» Task directions: Write each line out exactly, leaving none out.

» Data shown:

begin

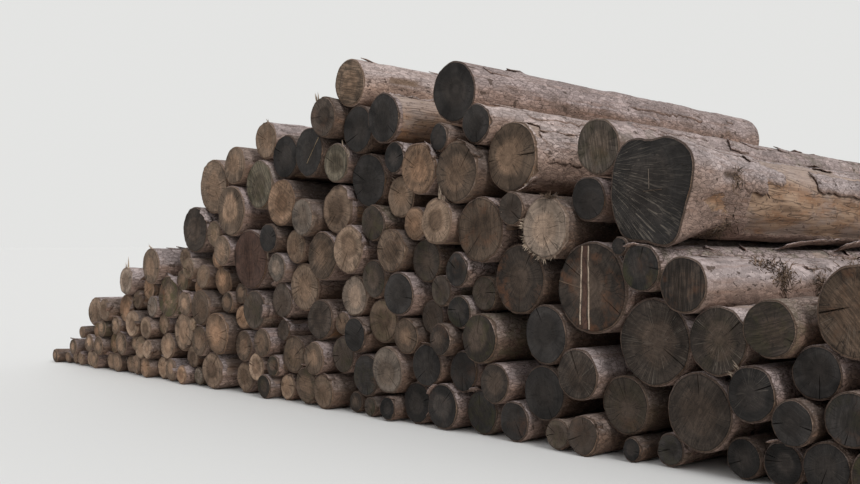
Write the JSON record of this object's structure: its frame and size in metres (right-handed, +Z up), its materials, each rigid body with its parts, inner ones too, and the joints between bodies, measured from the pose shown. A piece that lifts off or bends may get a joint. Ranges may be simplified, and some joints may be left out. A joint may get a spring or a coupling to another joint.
{
  "type": "stack of logs",
  "caption": "Low heap of felled saw logs laid side by side with butt ends to the front, thin ones on the sloping tails and thick ones on top, for timber yards and forest roadsides.",
  "frame": {"origin": "middle of the heap's footprint on the ground", "axes": "+X along the face of the heap, towards the end with the thick logs; +Y along the logs from the butt ends on the face to the top ends; +Z up"},
  "size_m": [13.0416, 4.2396, 3.1422],
  "materials": {
    "logs": "rough bark and sawn, weathered end grain"
  },
  "bodies": {
    "root": {"left_tail_logs": "logs", "left_shoulder_logs": "logs", "left_bottom_logs": "logs", "left_middle_logs": "logs", "left_top_logs": "logs", "middle_logs": "logs", "middle_bottom_logs": "logs", "right_top_logs": "logs", "heart_shaped_log": "logs", "right_logs": "logs", "right_tail_logs": "logs"}
  },
  "joints": []
}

end

» Output for this exercise:
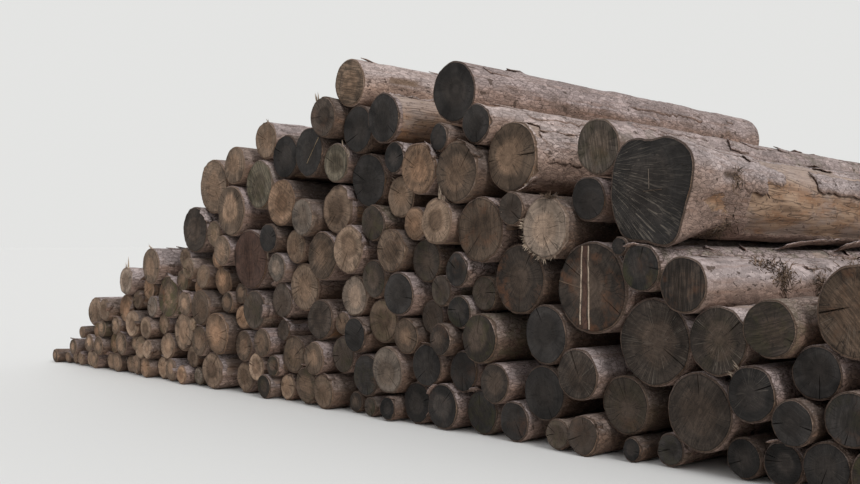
Write the JSON record of this object's structure: its frame and size in metres (right-handed, +Z up), its materials, each rigid body with its parts, inner ones too, and the joints between bodies, measured from the pose shown. A piece that lifts off or bends may get a joint. Ranges may be simplified, and some joints may be left out. A joint may get a spring or a coupling to another joint.
{
  "type": "stack of logs",
  "caption": "Low heap of felled saw logs laid side by side with butt ends to the front, thin ones on the sloping tails and thick ones on top, for timber yards and forest roadsides.",
  "frame": {"origin": "middle of the heap's footprint on the ground", "axes": "+X along the face of the heap, towards the end with the thick logs; +Y along the logs from the butt ends on the face to the top ends; +Z up"},
  "size_m": [13.0416, 4.2396, 3.1422],
  "materials": {
    "logs": "rough bark and sawn, weathered end grain"
  },
  "bodies": {
    "root": {"left_tail_logs": "logs", "left_shoulder_logs": "logs", "left_bottom_logs": "logs", "left_middle_logs": "logs", "left_top_logs": "logs", "middle_logs": "logs", "middle_bottom_logs": "logs", "right_top_logs": "logs", "heart_shaped_log": "logs", "right_logs": "logs", "right_tail_logs": "logs"}
  },
  "joints": []
}